Ms. Oliveira said the new rules have also impacted student participation in the National School Lunch Program and School Breakfast Program, federally assisted meal programs that provide nutritionally balanced, low-cost or free lunches each school day to children whose families meet income eligibility.

“There has been a 9.6-percent reduction in participation across the country, since now every meal a child takes has to include a fruit or vegetable,” Ms. Oliveira said. “Prior to July 1 last year, a school district received reimbursement and a subsidy for just a slice of pizza.”

Now, a student must order a salad, fruit, and milk with the pizza slice to make it a complete meal or it is considered a la carte, and is not eligible for reimbursement. As a result, Ms. Oliveira said many of the high schools in her district are suffering financial losses, unless 70 percent or more of their students are in the National School free and reduced-price lunch program.

Ask the kids

School committee vice chairman Lisa Reagan of Oak Bluffs and members of the high school Wellness Committee recently conducted a survey of 205 students about lunch in the cafeteria. She said the results would be reviewed and discussed with the school committee after the summer.

“One of my concerns is that kids are in the building all day, and we don’t want the food to get extreme so that it’s turning off kids that might eat it,” school committee chairman Colleen McAndrews said. “It would be great if kids got involved in designing the menu.”

Ms. McAndrews said she has heard students complain they don’t like the school’s pizza because there is flax seed in the crust. Ms. Oliveira said Chartwells has received complaints about it from students across the country, and the dough recipe will be changed next September.

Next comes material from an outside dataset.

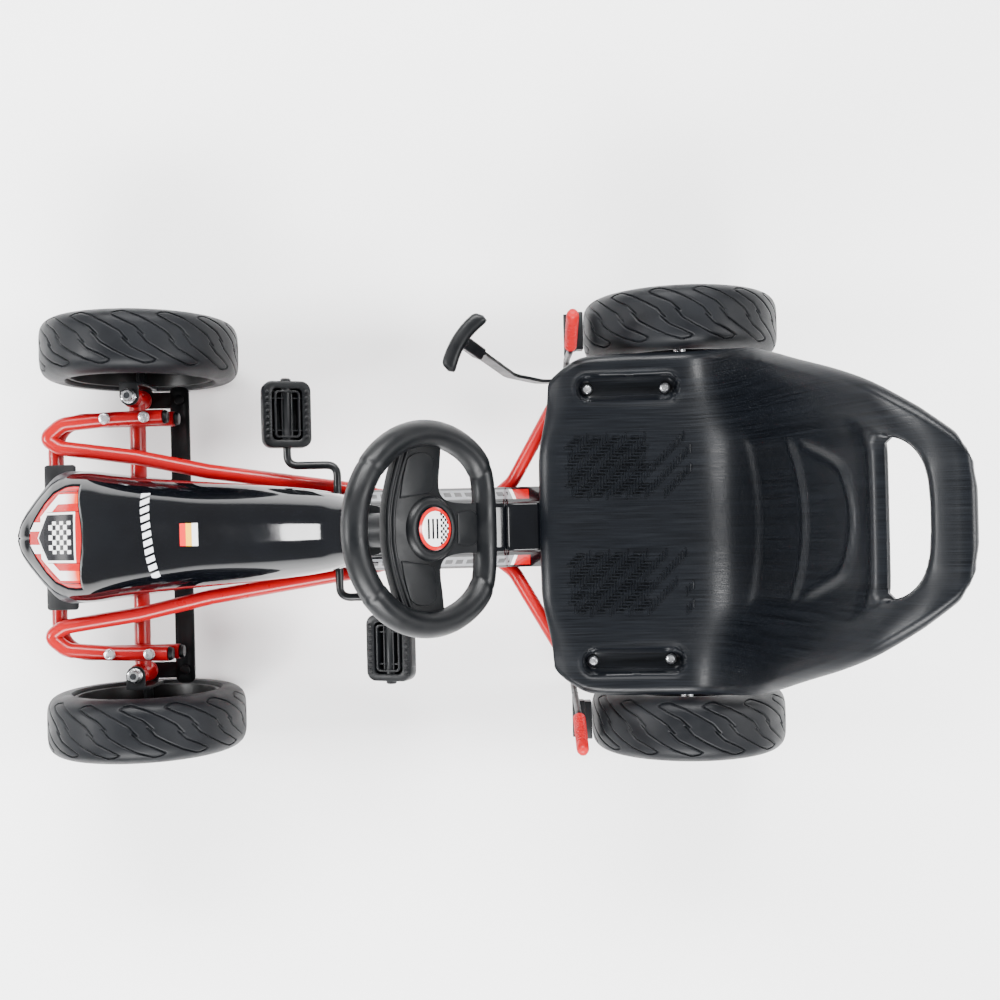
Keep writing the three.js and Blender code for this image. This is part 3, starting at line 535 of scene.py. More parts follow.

“We have to do a better job of communicating and should be meeting more often with youth advisory councils,” Ms. Oliveira said. She agreed with Ms. McAndrews that students should have a say in the menu.

“It’s not that we serve just one item,” Ms. Cormie reminded everyone. “We serve anywhere from 9 to 13 items for them to choose from, as well as a full salad bar, daily.”

Fries preferred

In a follow-up phone conversation with The Times on Tuesday, Mr. Friedman said that over the next few weeks he and Ms. Tierney would review the high school budget’s line items to determine where there might be some savings to help offset the cafeteria fund deficit.

The School Advisory Group has asked to do a healthy snack food pilot program next year, Ms. Tierney told the Times the day after the meeting. “They want to purchase healthy snacks that meet the state guidelines, see what the kids will buy and eat, and maybe bring in more revenue,” Ms. Tierney said. “We don’t want to see them buy a granola bar in place of a lunch meal, but at the same time, if they’re going to just get a snack, we would prefer it to be something healthy.”

“Some kids won’t eat lunch, but will wait until after school and go across the street to buy French fries at the Y or go to Mocha Mott’s,” she added.

Currently the lunch price for students is $2.75 and adults pay $3.75. “We’re going to ask for an increase because we have to make ends meet somehow,” Ms. Tierney said. “If we can’t increase participation, we have to increase the price.”